A Brazilian drag performer who says she was once friends with GOP Rep. George Santos told NBC News that the newly-elected congressman “couldn’t cut it” as a drag queen. The performer, who uses the drag name Eula Rochard, also spoke with Insider via Instagram on Thursday.
Santos had an “outgrown sense of grandeur” and “lied all the time,” Rochard told NBC, adding Santos “never the type of drag queen who could hold down the show.”
The New York congressman has denied that he ever performed in drag.
“The most recent obsession from the media claiming that I am a drag Queen or ‘performed’ as a drag Queen is categorically false,” Santos said in a tweet from his official account. “The media continues to make outrageous claims about my life while I am working to deliver results. I will not be distracted nor fazed by this.”
Insider asked Rochard for a response to Santos’ denial. “He is crazy,” Rochard said in Portuguese.
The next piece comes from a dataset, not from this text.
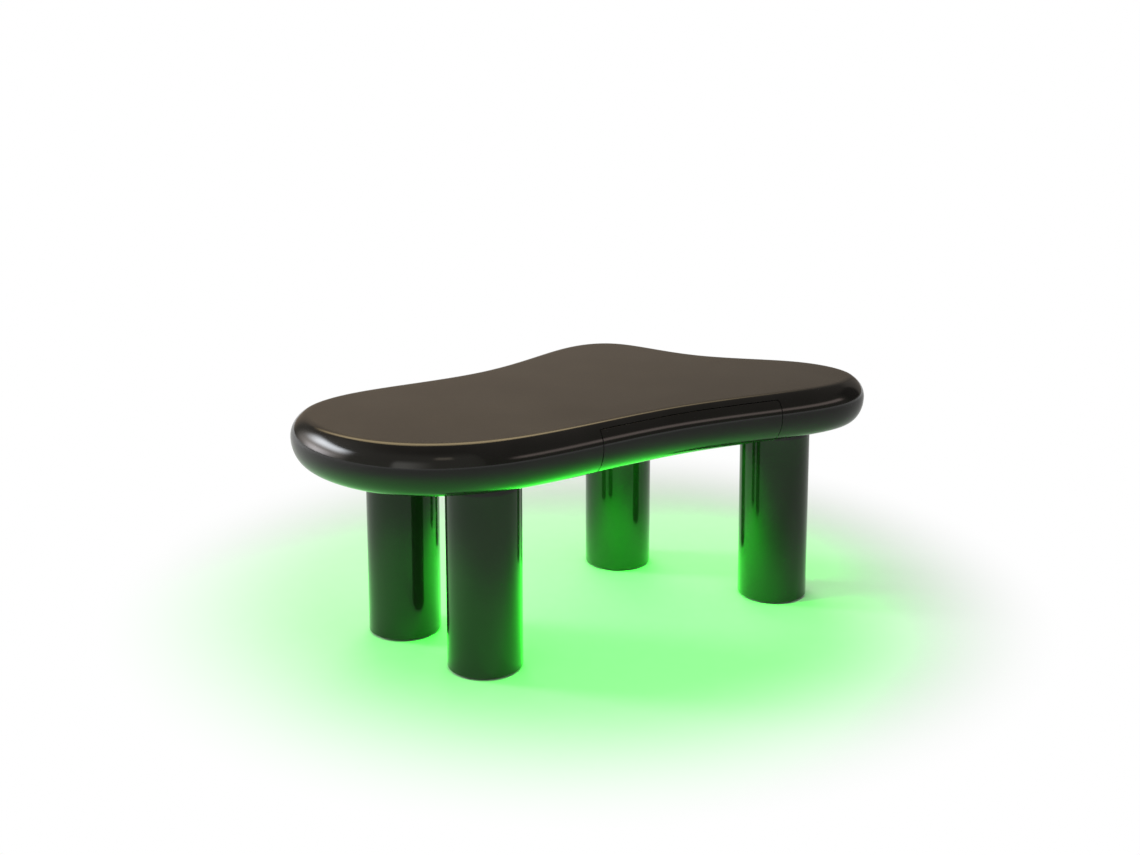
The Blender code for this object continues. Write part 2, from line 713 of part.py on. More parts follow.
def make_cage(side, wall, hand):
    """A thin strip between channel and runner, with its two rows of balls."""
    near, far = wall + hand * CAGE_ACROSS, wall + hand * (CAGE_ACROSS + CAGE_SHEET)
    front, back = SLIDE_MIDDLE_Y - CAGE_HALF_LENGTH, SLIDE_MIDDLE_Y + CAGE_HALF_LENGTH
    rise = BALL_UP + CAGE_SHEET / 2
    web = block("cage_web_" + side, (min(near, far), front, SLIDE_MIDDLE - rise),
                (max(near, far), back, SLIDE_MIDDLE + rise))
    left, right = sorted((near, wall + hand * CAGE_EDGE))
    shelf = rounded_rectangle(left, front, right, back, CAGE_CORNER, 1)
    cage = extrusion("ball_cage_" + side, [shelf], CAGE_SHEET, "steel", level(SLIDE_MIDDLE + BALL_UP))
    lower = extrusion("cage_shelf_" + side, [shelf], CAGE_SHEET, None, level(SLIDE_MIDDLE - BALL_UP))
    for added in (web, lower, make_balls(side, wall, hand)):
        cut(cage, added, "UNION")
    return cage


def make_balls(side, wall, hand):
    bm = bmesh.new()
    bmesh.ops.create_uvsphere(bm, u_segments=6, v_segments=4, radius=BALL_RADIUS)
    ball = mesh_from(bm, "ball")
    first = SLIDE_MIDDLE_Y - (BALLS_PER_ROW - 1) / 2 * BALL_PITCH
    places = [Matrix.Translation((wall + hand * BALL_ACROSS, first + index * BALL_PITCH, SLIDE_MIDDLE + up))
              for index in range(BALLS_PER_ROW) for up in (BALL_UP, -BALL_UP)]
    return cutters_at("slide_balls_" + side, ball, places)


# The light
def loop_stations(offset):
    """Points round the light's rounded loop, offset outwards, from one end to the other."""
    cx, cy = LOOP_CENTRE
    corners = rounded_rectangle(cx - LOOP_HALF_LENGTH - offset, cy - LOOP_HALF_WIDTH - offset,
                                cx + LOOP_HALF_LENGTH + offset, cy + LOOP_HALF_WIDTH + offset,
                                LOOP_CORNER + offset, LOOP_ARC_STEPS)
    half_way = 2 * (LOOP_ARC_STEPS + 1)
    back = LOOP_BACK + offset
    return [(LOOP_END_LEFT, back), *corners[half_way:], *corners[:half_way], (LOOP_END_RIGHT, back)]


def swept_loop(name, section, finish_name):
    """Sweep a closed (across, height) section round the loop."""
    tracks = [[(x, y, height) for x, y in loop_stations(across)] for across, height in section]
    return loft(name, list(zip(*tracks)), finish_name)


def make_light_tube():
    """A soft U-shaped body that grips the strip, closed from below by its rounded lens."""
    half, inner = TUBE_HALF_WIDTH, TUBE_HALF_WIDTH - TUBE_WALL
    roof = STRIP_HIGH + FIT_GAP
    body = [(-half, TUBE_TOP), (-half, TUBE_SKIRT), (-inner, TUBE_SKIRT), (-inner, roof),
            (inner, roof), (inner, TUBE_SKIRT), (half, TUBE_SKIRT), (half, TUBE_TOP)]
    swept_loop("light_tube_body", body, "white_silicone")
    width = STRIP_HALF_WIDTH
    strip = [(-width, STRIP_HIGH), (-width, STRIP_LOW), (width, STRIP_LOW), (width, STRIP_HIGH)]
    swept_loop("led_strip", strip, "circuit_board")
    shoulder, lens_high, skirt = inner - FIT_GAP, STRIP_LOW - FIT_GAP, TUBE_SKIRT - FIT_GAP
    angles = [math.pi * step / LENS_STEPS for step in range(LENS_STEPS + 1)]
    belly = [(-half * math.cos(angle), skirt - (skirt - LENS_LOW) * math.sin(angle)) for angle in angles]
    lens = [(shoulder, lens_high), (-shoulder, lens_high), (-shoulder, skirt), *belly, (shoulder, skirt)]
    swept_loop("light_tube_lens", lens, "green_lens")


def make_end_caps():
    ends = {"left": (LOOP_END_LEFT + FIT_GAP, LOOP_END_LEFT + END_CAP_LENGTH),
            "right": (LOOP_END_RIGHT - END_CAP_LENGTH, LOOP_END_RIGHT - FIT_GAP)}
    for side, (near, far) in ends.items():
        block("light_end_cap_" + side, (near, LOOP_BACK - TUBE_HALF_WIDTH, LENS_LOW + END_CAP_LIFT),
              (far, LOOP_BACK + TUBE_HALF_WIDTH, TUBE_TOP), "white_silicone", END_CAP_EASE)


def make_clips():
    """Sheet clips that hold the tube up against the base panel."""
    cx, cy = LOOP_CENTRE
    places = {"front": (cx, cy - LOOP_HALF_WIDTH, 0.0), "back": (cx + BACK_CLIP_SHIFT, LOOP_BACK, 0.0),
              "left": (cx - LOOP_HALF_LENGTH, cy, 90.0), "right": (cx + LOOP_HALF_LENGTH, cy, 90.0)}
    inner = TUBE_HALF_WIDTH + FIT_GAP
    outer = inner + CLIP_WALL
    roof, high = TUBE_TOP + FIT_GAP, PANEL_LOW - FIT_GAP
    low = TUBE_TOP - CLIP_REACH
    section = [(-outer, low), (-inner, low), (-inner, roof), (inner, roof), (inner, low),
               (outer, low), (outer, high), (-outer, high)]
    along_x = Matrix(((0, 0, 1, 0), (1, 0, 0, 0), (0, 1, 0, 0), (0, 0, 0, 1)))
    for side, (x, y, heading) in places.items():
        turn = Matrix.Rotation(math.radians(heading), 4, "Z")
        extrusion("light_clip_" + side, [section], CLIP_LENGTH, "steel", upright(x, y) @ turn @ along_x)


# The controller
def ear_screw_places():
    return (CASE_LEFT - EAR_LENGTH / 2, CASE_RIGHT + EAR_LENGTH / 2)


def make_case():
    """An open-topped moulded box screwed up against the base panel by its two ears."""
    height, middle = CASE_HIGH - CASE_LOW, (CASE_LOW + CASE_HIGH) / 2
    outline = rounded_rectangle(CASE_LEFT, CASE_FRONT, CASE_RIGHT, CASE_BACK, CASE_CORNER)
    case = extrusion("controller_case", [outline], height, "black_plastic", level(middle))
    ears = rounded_rectangle(CASE_LEFT - EAR_LENGTH, CASE_MIDDLE_Y - EAR_HALF_WIDTH,
                             CASE_RIGHT + EAR_LENGTH, CASE_MIDDLE_Y + EAR_HALF_WIDTH, EAR_CORNER)
    holes = [circle((x, CASE_MIDDLE_Y), EAR_HOLE_RADIUS, 10) for x in ear_screw_places()]
    ear_level = level(CASE_HIGH - EAR_THICKNESS / 2)
    strap = extrusion("controller_ears", [ears] + holes, EAR_THICKNESS, None, ear_level)
    cut(case, strap, "UNION")
    hollow = rounded_rectangle(CASE_LEFT + CASE_WALL, CASE_FRONT + CASE_WALL, CASE_RIGHT - CASE_WALL,
                               CASE_BACK - CASE_WALL, CASE_CORNER - CASE_WALL)
    cut(case, extrusion("controller_hollow", [hollow], height, None, level(middle + CASE_WALL)))
    post_places = {"left": CASE_LEFT + POST_INSET, "middle": (CASE_LEFT + CASE_RIGHT) / 2,
                   "right": CASE_RIGHT - POST_INSET}
    for side, x in post_places.items():
        post = block("controller_post_" + side,
                     (x - POST_HALF_WIDTH, CASE_FRONT + POST_SUNK, CASE_LOW + POST_SUNK),
                     (x + POST_HALF_WIDTH, BOARD_BACK, BOARD_LOW - FIT_GAP))
        cut(case, post, "UNION")
    floor_drill = straight(BUTTON_RADIUS + FIT_GAP, CASE_LOW + CASE_WALL + POST_SUNK, CASE_LOW - PAST)
    button_hole = turned_mesh("button hole", floor_drill, 20)
    cut(case, cutters_at("controller_button_hole", button_hole, [upright(*BUTTON_PLACE)]))
    jack_x, jack_z = JACK_PLACE
    wall_holes = {
        "jack": (JACK_RADIUS + FIT_GAP, (jack_x, CASE_BACK, jack_z)),
        "lead": (LEAD_RADIUS + 3 * FIT_GAP, (LOOP_GAP_MIDDLE, CASE_FRONT, LEAD_HEIGHT)),
    }
    for use, (radius, place) in wall_holes.items():
        pin = sideways_pin(radius, WALL_DRILL, -WALL_DRILL)
        cut(case, cutters_at("controller_%s_hole" % use, pin, [Matrix.Translation(place)]))


def make_controller_board():
    """The circuit board with its push switch, two chips and the lead's terminal."""
    edge = CASE_WALL + BOARD_CLEARANCE
    board = block("controller_board", (CASE_LEFT + edge, CASE_FRONT + edge, BOARD_LOW),
                  (CASE_RIGHT - edge, BOARD_BACK, BOARD_LOW + BOARD_THICKNESS), "circuit_board")
    x, y = BUTTON_PLACE
    switch = block("push_switch", (x - SWITCH_HALF_WIDTH, y - SWITCH_HALF_WIDTH, BOARD_LOW - SWITCH_HEIGHT),
                   (x + SWITCH_HALF_WIDTH, y + SWITCH_HALF_WIDTH, BOARD_LOW + FITTING_SUNK))
    cut(board, switch, "UNION")
    for name, ((left, front), (width, depth, height)) in BOARD_FITTINGS.items():
        low = (left, front, BOARD_LOW + BOARD_THICKNESS - FITTING_SUNK)
        high = (left + width, front + depth, BOARD_LOW + BOARD_THICKNESS + height)
        cut(board, block(name, low, high), "UNION")


def make_button():
    """A round cap that stands proud of the case floor, kept in by its flange."""
    low = CASE_LOW - BUTTON_PROUD
    flange_low = CASE_WALL + FIT_GAP + BUTTON_PROUD
    flange_high = flange_low + BUTTON_FLANGE_THICKNESS
    flange_radius = BUTTON_RADIUS + BUTTON_FLANGE_REACH
    profile = ((0, flange_high), (flange_radius, flange_high), (flange_radius, flange_low),
               (BUTTON_RADIUS, flange_low), (BUTTON_RADIUS, BUTTON_EASE),
               (BUTTON_RADIUS - BUTTON_EASE, 0), (0, 0))
    turned("power_button", profile, "black_plastic", (*BUTTON_PLACE, low), 20)


def make_jack():
    """The power inlet in the back wall: a barrel with a pin down its middle."""
    x, z = JACK_PLACE
    profile = ((0, -JACK_PIN_SUNK), (JACK_PIN_RADIUS, -JACK_PIN_SUNK), (JACK_PIN_RADIUS, -JACK_BORE_DEPTH),
               (JACK_BORE, -JACK_BORE_DEPTH), (JACK_BORE, JACK_PROUD), (JACK_RADIUS, JACK_PROUD),
               (JACK_RADIUS, -JACK_DEPTH), (0, -JACK_DEPTH))
    facing_back = Matrix.Rotation(math.radians(-90), 4, "X")
    turned("power_jack", profile, "black_plastic", (x, CASE_BACK, z), 20, turn=facing_back)


def make_lead():
    """The short lead from the gap between the light's end caps into the case."""
    curve = bpy.data.curves.new("light_lead", "CURVE")
    curve.dimensions = "3D"
    curve.bevel_depth = LEAD_RADIUS
    curve.bevel_resolution = 2
    curve.use_fill_caps = True
    spline = curve.splines.new("POLY")
    spline.points.add(LEAD_STATIONS - 1)
    for index, point in enumerate(spline.points):
        share = index / (LEAD_STATIONS - 1)
        y = LEAD_START + share * (LEAD_END - LEAD_START)
        point.co = (LOOP_GAP_MIDDLE, y, LEAD_HEIGHT - LEAD_SAG * math.sin(math.pi * share), 1.0)
    add_object("light_lead", curve, "black_plastic")


def make_ear_screws():
    seat = CASE_HIGH - EAR_THICKNESS - FIT_GAP
    profile = screw_profile(EAR_SCREW_RADIUS, EAR_SCREW_HEAD, seat, PANEL_LOW + EAR_SCREW_REACH)
    for side, x in zip(("left", "right"), ear_screw_places()):
        turned("controller_screw_" + side, profile, "steel", (x, CASE_MIDDLE_Y, 0), SCREW_SIDES)


# The whole table
def make_axis(name, place, children):
    """An empty on a moving group's joint axis, with the group parented to it."""
    empty = bpy.data.objects.new(name, None)
    empty.location = place
    PARTS.objects.link(empty)
    bpy.context.view_layer.update()
    for child in children:
        world = child.matrix_world.copy()
        child.parent = empty
        child.matrix_parent_inverse = empty.matrix_world.inverted()
        child.matrix_world = world


def build():
    make_top()
    make_base_panel()
    for side, (x, y) in LEG_PLACES.items():
        make_leg(side, (x, y, 0))
        make_leg_block(side, (x, y, 0))
        make_leg_fixing(side, (x, y, 0))
    drawer = [make_drawer_front(), *make_front_screws(), *make_drawer_box()]
    for side, wall, hand in (("left", CHEEK_INNER_LEFT, 1), ("right", CHEEK_INNER_RIGHT, -1)):
        make_cheek(side, wall, hand)
        make_channel(side, wall, hand)
        drawer.append(make_runner(side, wall, hand))
        make_axis("cage_axis_" + side, (wall, SLIDE_MIDDLE_Y, SLIDE_MIDDLE), [make_cage(side, wall, hand)])
    make_axis("drawer_axis", (OPENING_MIDDLE, FRONT_BACK_FACE, SLIDE_MIDDLE), drawer)
    make_light_tube()
    make_end_caps()
    make_clips()
    make_case()
    make_controller_board()
    make_button()
    make_jack()
    make_lead()
    make_ear_screws()


build()
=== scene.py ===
# %% [markdown]
# # A coffee table that lights the floor beneath it
# The table is a hollow, pebble-shaped top on four round legs. A drawer without a handle is cut
# from its front rim and runs on ball slides, and a soft light tube runs in a loop under the top.
# The solids come ready made and in place, so every piece made here has something to fit.
# Lengths are in metres, Z is up, the origin is on the floor under the middle of the table, and
# the drawer opens towards -Y.

# %% Load the model and measure it
import math

import bmesh
import bpy
from mathutils import Matrix, Vector, noise


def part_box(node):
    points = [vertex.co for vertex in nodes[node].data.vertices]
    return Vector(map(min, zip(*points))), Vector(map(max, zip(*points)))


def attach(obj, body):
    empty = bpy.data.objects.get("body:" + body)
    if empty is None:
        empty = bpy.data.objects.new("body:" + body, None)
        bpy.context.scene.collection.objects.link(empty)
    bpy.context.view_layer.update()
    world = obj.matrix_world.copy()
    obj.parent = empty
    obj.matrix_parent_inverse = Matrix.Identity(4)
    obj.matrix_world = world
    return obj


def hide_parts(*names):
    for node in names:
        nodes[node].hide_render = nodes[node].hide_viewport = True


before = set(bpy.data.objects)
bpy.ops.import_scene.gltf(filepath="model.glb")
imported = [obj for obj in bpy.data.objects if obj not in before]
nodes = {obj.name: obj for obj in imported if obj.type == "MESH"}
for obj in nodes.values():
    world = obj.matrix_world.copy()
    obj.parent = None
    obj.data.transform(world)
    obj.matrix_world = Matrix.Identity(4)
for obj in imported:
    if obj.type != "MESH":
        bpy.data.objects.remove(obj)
scene = bpy.context.scene
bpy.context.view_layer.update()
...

Santos’ denial came after Rochard and another acquaintance told Reuters that he competed as a drag queen in Brazilian beauty pageants over a decade ago.
Rochard told the outlet that she first became friends with Santos in 2005, when he was cross-dressing at the first gay pride parade in a suburb of Rio de Janeiro. She added that Santos competed as a drag queen at a 2008 beauty pageant in Rio.
The other acquaintance asked Reuters not to be named but said they also knew Santos from Brazil and that he participated in drag queen pageants and wanted to be Miss Gay Rio de Janeiro.
Santos was consumed by scandal before even arriving in Washington. He lied on his resume, falsely claimed his mom died on 9/11, and has been cagey about how his sudden unexplained wealth helped finance his congressional run. Multiple Republicans, including top officials in New York, have called on him to resign. Santos has rejected those calls.
Speaker Kevin McCarthy has also been unwilling to push Santos out, meaning the New Yorker is unlikely to be forced to sashay away from Washington anytime soon.